Ghana’s child labour monitoring system needs review – ICI

The International Cocoa Initiative, (ICI), has pledged its full support to the review of Ghana’s Child Labour Monitoring System (GCLMS) that was being done by the Ministry of Employment and Labour Relations (MELR) with its stakeholders.

The general objective was to harmonize the GCLMS with all other child labour and protection monitoring and remediation systems, to make it more effective and efficient for addressing child labour in all sectors of the country.

Mr Mike Arthur, the National Coordinator for the International Cocoa Initiative, who spoke to the Ghana News Agency at the weekend, said the review had become imperative based on recommendations of the final report of the GCLMS.

He said, after being piloted in 25 communities within six districts, under the National Programme for the Elimination of Child Labour in Cocoa (NPECLC) since 2010, the review is paramount.

He said the report had identified challenges, including the changing approaches to data collection procedures and tools such as questionnaire and software, and the setting up of structures at all levels by various organisations, to tackle child labour issues.

He said the review was therefore to evaluate some of the indicators identified under the System that have proven to be unachievable by stakeholders, measure the relevance of others, and ensure a more streamlined system that would be relevant to tackling child protection in its entirety, especially in the cocoa sector.

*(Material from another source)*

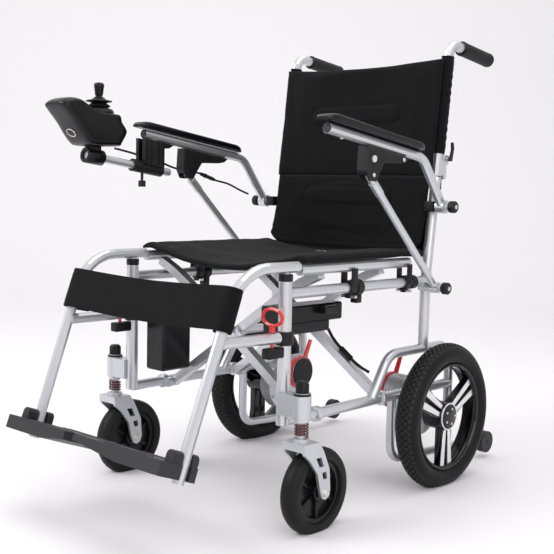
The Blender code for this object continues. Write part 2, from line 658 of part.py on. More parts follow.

The process, he said, further seeks to link the System to the Livelihood Empowerment Against Poverty (LEAP) common targeting mechanism, as well as the private Child Labour Monitoring and Remediation Systems (CLMRS) to promote coordination.

Mr Arthur said the ICI was however of the view that government does not need to restrict all players to the use a single harmonized system, but could adopt good aspects of the various private monitoring systems, while allowing existing workable ones to run alongside the GCLMS.

He said the ICI has already developed its own CLMRS, which it was working with in selected cocoa communities within the Western, Eastern, Central and Ashanti regions, using the Supply Chain Approach to identify child labour within groups of cocoa buyers, and monitoring the activities of suppliers.

It has also used a “Dual Approach”, to identify child labour issues within these communities, and referred them to proper remediation systems, while helping farmers with alternative livelihood sources.

He said community service groups had been formed to help young farmers to improve their farms, supported school management systems, in terms of governance, as well as instituted child protection committees, he said.

These interventions have reduced child labour issues in these areas, adding that, so far Ghana has improved by transiting from its “Tier two Watched, on the global list, to just Tier two,” he said.

Giving a background, he said the GCLMS was instituted by the government in 2010, to monitor child labour issues through a holistic and dynamic process, to reduce the Worst Forms of Child Labour and other abuses in the country.

The GCLMS therefore demanded for the establishment of a National, Regional, District and Community structures to serve as an interface for the protection and identification of victims of child labour as well as the delivery of services to identified vulnerable households and children at all levels.

Mr Arthur said since then, both international and national organisations have used same, other methods or a mixture in their respective project areas to address child labour in the country and have identified some issues that need urgent redress.

He said the ICI believed that the review of the GCLMS would now ensure its full implementation and help direct victims of child labour for remediation.

He said the ICI was expecting to see a system that clearly defined the role of both the public and private sectors in the implementation process, where the GCLMS and the LEAP would be used as complimentary tools in addressing child protection, and further enhance linkages between the system and other private CLMS to enhance coordination.

The MELR on September 4 to 5, 2018, held a national stakeholders forum in Accra, to review the GCLMS, based on some recommendations made after it had been piloted in six (25 Communities) under the National Programme for the Elimination of Child Labour in Cocoa (NPECLC).